[BEGIN]
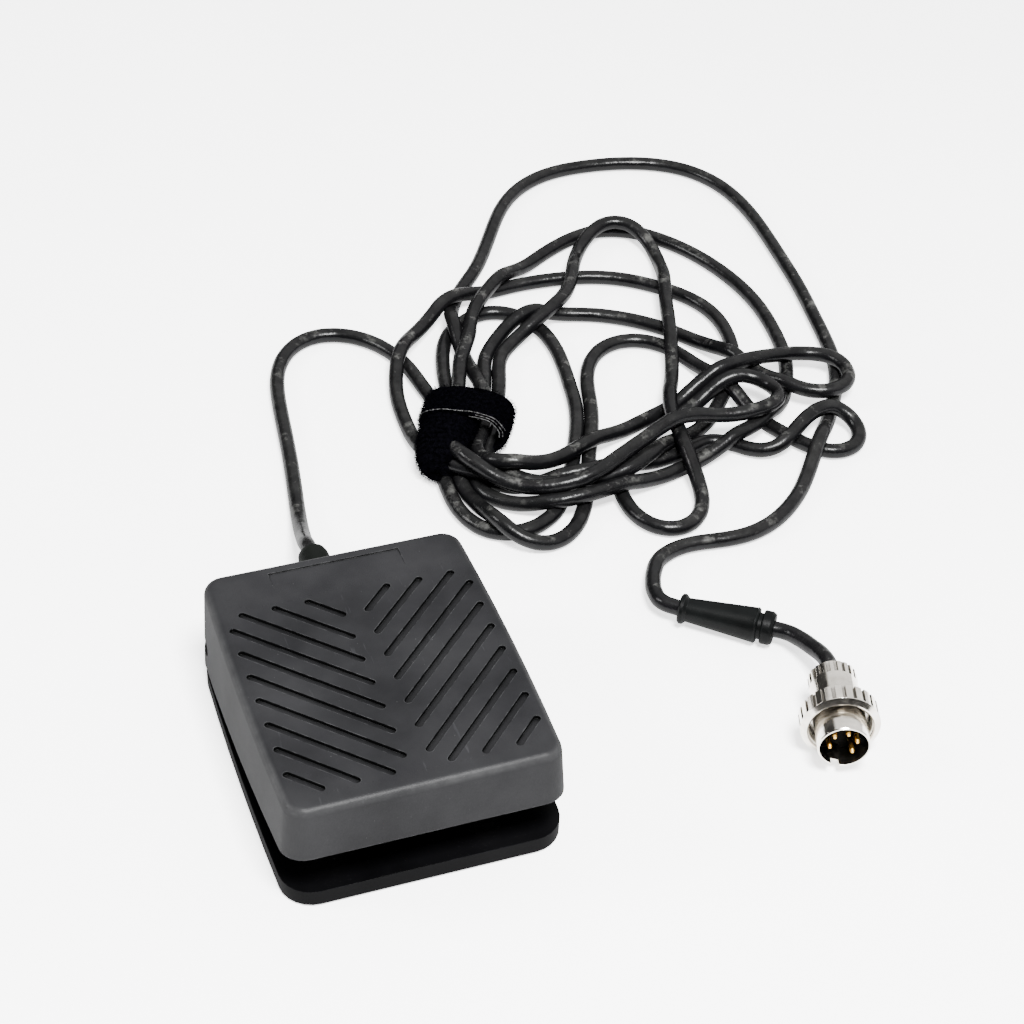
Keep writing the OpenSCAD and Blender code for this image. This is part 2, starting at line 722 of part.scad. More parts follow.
module clamp_screws() {
    color("#b4b7bb") at_clamp_screws() difference() {
        union() {
            cylinder(r = clamp_head_r, h = clamp_head_h);
            translate([0, 0, -clamp_h - clamp_screw_depth + 0.5])
                cylinder(r = clamp_screw_r, h = clamp_h + clamp_screw_depth - 0.5);
        }
        for (a = [0, 90]) rotate([0, 0, a])
            translate([-1.4, -0.3, clamp_head_h - 0.8]) cube([2.8, 0.6, cut + 1]);
    }
}

module cord_boot() {
    front = clamp_front_y - 0.1;
    rear = clamp_rear_y + 0.1;
    color("#18181a") translate([0, 0, cord_z]) rotate([-90, 0, 0]) rotate_extrude()
        polygon([[cord_r + screw_play, front - boot_flange_t], [boot_flange_r, front - boot_flange_t],
            [boot_flange_r, front], [boot_neck_r, front], [boot_neck_r, rear], [boot_flange_r, rear],
            [boot_flange_r, rear + boot_flange_t], [boot_r, rear + boot_flange_t],
            [boot_tail_r, boot_end_y - 2.5], [boot_tail_r - 0.35, boot_end_y - 1],
            [cord_r + 0.25, boot_end_y], [cord_r + screw_play, boot_end_y]]);
}

module cord_inner_end() {
    color("#141416") translate([0, 0, cord_z]) rod_y(jacket_end_y, boot_end_y, cord_r);
}

// ---- cord ----

module cord_lead_in() {
    color("#141416") tube(lead_in_route, cord_r, 8);
}

module cord_lead_out() {
    color("#141416") tube(lead_out_route, cord_r, 8);
}

module cord_tail() {
    color("#141416") tube(tail_route, cord_r, 8);
}

// A cut through the ring of turns: flat below and above, round at both sides
function coil_section(at, right, half_w) =
    let (r = coil_h / 2)
    [for (side = [1, -1], a = [-90:30:90])
        let (s = side * (half_w - r + r * cos(a)), z = r - side * r * sin(a))
        [at.x + s * right.x, at.y + s * right.y, z]];

module cord_coil() {
    line = smooth_ring(coil_line, coil_steps);
    n = len(line);
    color("#1a1a1d") closed_loft([for (i = [0:n - 1])
        let (ahead = line[(i + 1) % n] - line[(i + n - 1) % n])
        coil_section(line[i], unit([ahead.y, -ahead.x]), line[i].z)]);
}

// A flat loop of strap on the table, w wide across the turns and h high
module strap_outline(w, h) {
    for (s = [-1, 1]) translate([s * (w - h) / 2, h / 2]) circle(r = h / 2);
    translate([-(w - h) / 2, 0]) square([w - h, h]);
}

module strap_winding(w, h, front, rear) {
    translate([0, rear, 0]) rotate([90, 0, 0]) linear_extrude(rear - front) difference() {
        strap_outline(w, h);
        translate([0, strap_t]) strap_outline(w - 2 * strap_t, h - 2 * strap_t);
    }
}

// The hook-and-loop strap round the turns
module cord_strap() {
    color("#0e0e0f") translate([strap_at.x, strap_at.y, 0]) rotate([0, 0, strap_turn]) {
        strap_winding(strap_outer_w, strap_outer_h, -strap_l / 2, strap_l / 2);
        translate([wrap_x, 0, 0])
            strap_winding(wrap_outer_w, wrap_outer_h, -strap_l / 2 - wrap_l, cut - strap_l / 2);
    }
}

module cord_sleeve() {
    color("#161618") translate(sleeve_at) rotate([0, 0, sleeve_turn]) rotate([0, 90, 0]) rotate_extrude()
        polygon([[0, 0], [sleeve_flange_r - 0.5, 0], [sleeve_flange_r, 0.5], [sleeve_flange_r, 1.3],
            [sleeve_flange_r - 0.5, 1.8], [sleeve_thin_r, 2.2], [sleeve_thick_r - 0.15, sleeve_l - 5.2],
            [sleeve_thick_r, sleeve_l - 4.9], [sleeve_thick_r - 0.4, sleeve_l - 4.4], [3.6, sleeve_l - 4.3],
            [3.6, sleeve_l - 3.3], [sleeve_collar_r - 0.3, sleeve_l - 3.2], [sleeve_collar_r, sleeve_l - 2.9],
            [sleeve_collar_r, sleeve_l - 0.9], [sleeve_collar_r - 0.5, sleeve_l], [0, sleeve_l]]);
}

// ---- plug ----

collar_t = 0.8;
side_play = 0.2;
ring_web = 1;
ring_start = back_shell_l + side_play;
ring_end = ring_start + ring_l;
flange_start = ring_start + ring_web + side_play;
shell_flange_r = shell_r + 0.9;
ring_bore_r = ring_r - 1.9;
insert_face = plug_l - 6;
contact_tip = plug_l - 0.8;
grip_w = 1;
grip_d = 0.9;
shell_grips = 20;
shell_grip_d = 0.7;
shell_grip_l = 4.3;
key_w = 2.2;
key_l = 1.8;

// +Z of the children runs from the cord's end of the plug to its contacts
module at_plug() {
    translate(plug_at) rotate([0, 0, plug_turn]) rotate([90, 0, 0]) children();
}

module grip_slots(count, r, depth, width, from, to) {
    for (k = [0:count - 1]) rotate([0, 0, 360 * k / count])
        translate([r - depth, -width / 2, from]) cube([depth + cut, width, to - from]);
}

module plug_back_shell() {
    color("#c8c5bd") at_plug() difference() {
        rotate_extrude() polygon([[0, 0], [back_shell_r - 0.7, 0], [back_shell_r, 0.7],
            [back_shell_r, back_shell_l - collar_t], [back_shell_r + 1, back_shell_l - collar_t],
            [back_shell_r + 1, back_shell_l], [0, back_shell_l]]);
        grip_slots(shell_grips, back_shell_r, shell_grip_d, grip_w, -cut, shell_grip_l);
    }
}

module plug_coupling_ring() {
    color("#d0cdc6") at_plug() difference() {
        rotate_extrude() polygon([[shell_r + ring_play, ring_start], [ring_r - 0.3, ring_start],
            [ring_r, ring_start + 0.3], [ring_r, ring_end - 1], [ring_r - 1.3, ring_end],
            [ring_bore_r + 0.3, ring_end], [ring_bore_r, ring_end - 0.3], [ring_bore_r, ring_start + ring_web],
            [shell_r + ring_play, ring_start + ring_web]]);
        grip_slots(ring_slots, ring_r, grip_d, grip_w, ring_start - cut, ring_end - 1.2);
    }
}

module plug_contact_shell() {
    color("#d6d3cb") at_plug() difference() {
        rotate_extrude() polygon([[shell_r - shell_wall, back_shell_l], [shell_r, back_shell_l],
            [shell_r, flange_start], [shell_flange_r, flange_start], [shell_flange_r, flange_start + 0.8],
            [shell_r, flange_start + 0.8], [shell_r, plug_l - 0.3], [shell_r - 0.2, plug_l],
            [shell_r - shell_wall, plug_l]]);
        rotate([0, 0, plug_roll]) translate([shell_r - 2 * shell_wall, -key_w / 2, plug_l - key_l])
            cube([4 * shell_wall, key_w, key_l + cut]);
    }
}

module plug_insert() {
    color("#111112") at_plug() difference() {
        translate([0, 0, back_shell_l]) cylinder(r = shell_r - shell_wall - 0.05, h = insert_face - back_shell_l);
        rotate([0, 0, plug_roll]) translate([shell_r - 2, -key_w / 2, insert_face - 2]) cube([3, key_w, 3]);
    }
}

module plug_contacts() {
    color("#c9a44a") at_plug() for (k = [1:5]) rotate([0, 0, plug_roll + 60 * k])
        translate([contact_circle_r, 0, 0]) rotate_extrude($fn = 32)
            polygon([[0, insert_face], [contact_r, insert_face], [contact_r, contact_tip - 0.7],
                [contact_r * 0.5, contact_tip], [0, contact_tip]]);
}

base_plate();
rubber_feet();
pedal_cover();
return_springs();
switch_case();
switch_lid();
switch_plunger();
switch_lever();
lever_pin();
switch_terminals();
crimp_sleeves();
core_wires();
switch_screws();
switch_nuts();
cord_clamp();
clamp_screws();
cord_boot();
cord_inner_end();
cord_lead_in();
cord_coil();
cord_strap();
cord_lead_out();
cord_sleeve();
cord_tail();
plug_back_shell();
plug_coupling_ring();
plug_contact_shell();
plug_insert();
plug_contacts();
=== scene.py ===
"""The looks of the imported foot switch: its cord and strap, materials, camera and light."""
import math

import bpy
import numpy as np
from mathutils import Matrix, Vector


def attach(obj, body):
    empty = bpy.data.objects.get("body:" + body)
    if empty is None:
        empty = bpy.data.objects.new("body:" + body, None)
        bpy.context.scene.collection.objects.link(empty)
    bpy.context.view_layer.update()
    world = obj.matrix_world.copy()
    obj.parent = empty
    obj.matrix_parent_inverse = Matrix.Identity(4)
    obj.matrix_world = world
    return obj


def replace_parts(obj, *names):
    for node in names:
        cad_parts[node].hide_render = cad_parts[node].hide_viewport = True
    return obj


MM = 0.001
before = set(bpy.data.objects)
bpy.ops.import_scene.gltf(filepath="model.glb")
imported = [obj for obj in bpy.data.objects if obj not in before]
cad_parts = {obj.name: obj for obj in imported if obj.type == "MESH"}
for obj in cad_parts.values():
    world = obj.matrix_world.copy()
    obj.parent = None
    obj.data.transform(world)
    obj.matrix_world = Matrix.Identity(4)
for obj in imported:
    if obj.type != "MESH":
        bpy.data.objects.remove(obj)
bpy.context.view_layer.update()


def mm(x, y, z):
    """A point given in millimetres."""
    return Vector((x, y, z)) * MM


def heading(degrees):
    """A level unit vector, turned from +X towards +Y."""
    a = math.radians(degrees)
    return Vector((math.cos(a), math.sin(a), 0))


# ---- camera ----

CAMERA_AT = mm(-116.7, -399.8, 430.0)
CAMERA_YAW = 20.61
CAMERA_DOWN = 40.02
CAMERA_ROLL = 2.27
LENS_MM = 82.55


def make_camera():
    """The main view: turned to the right by its yaw, tilted down, and rolled a little."""
    yaw, down, roll = (math.radians(v) for v in (CAMERA_YAW, CAMERA_DOWN, CAMERA_ROLL))
    ahead = Vector((math.sin(yaw) * math.cos(down), math.cos(yaw) * math.cos(down), -math.sin(down)))
    right = Vector((math.cos(yaw), -math.sin(yaw), 0))
    up = right.cross(ahead)
    right, up = right * math.cos(roll) + up * math.sin(roll), up * math.cos(roll) - right * math.sin(roll)
    data = bpy.data.cameras.new("camera")
    data.lens = LENS_MM
    data.sensor_width = 36
    data.clip_start = 0.02
    data.clip_end = 20
    camera = bpy.data.objects.new("camera", data)
    camera.matrix_world = Matrix.Translation(CAMERA_AT) @ Matrix((right, up, -ahead)).transposed().to_4x4()
    bpy.context.scene.collection.objects.link(camera)
    bpy.context.scene.camera = camera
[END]
#### Problem:
Begin with the line containing "base_plate();" and end with the line containing "for node in"; repeat every line from start to finish exactly, and nothing outside them.

#### Written reply:
base_plate();
rubber_feet();
pedal_cover();
return_springs();
switch_case();
switch_lid();
switch_plunger();
switch_lever();
lever_pin();
switch_terminals();
crimp_sleeves();
core_wires();
switch_screws();
switch_nuts();
cord_clamp();
clamp_screws();
cord_boot();
cord_inner_end();
cord_lead_in();
cord_coil();
cord_strap();
cord_lead_out();
cord_sleeve();
cord_tail();
plug_back_shell();
plug_coupling_ring();
plug_contact_shell();
plug_insert();
plug_contacts();
=== scene.py ===
"""The looks of the imported foot switch: its cord and strap, materials, camera and light."""
import math

import bpy
import numpy as np
from mathutils import Matrix, Vector


def attach(obj, body):
    empty = bpy.data.objects.get("body:" + body)
    if empty is None:
        empty = bpy.data.objects.new("body:" + body, None)
        bpy.context.scene.collection.objects.link(empty)
    bpy.context.view_layer.update()
    world = obj.matrix_world.copy()
    obj.parent = empty
    obj.matrix_parent_inverse = Matrix.Identity(4)
    obj.matrix_world = world
    return obj


def replace_parts(obj, *names):
    for node in names:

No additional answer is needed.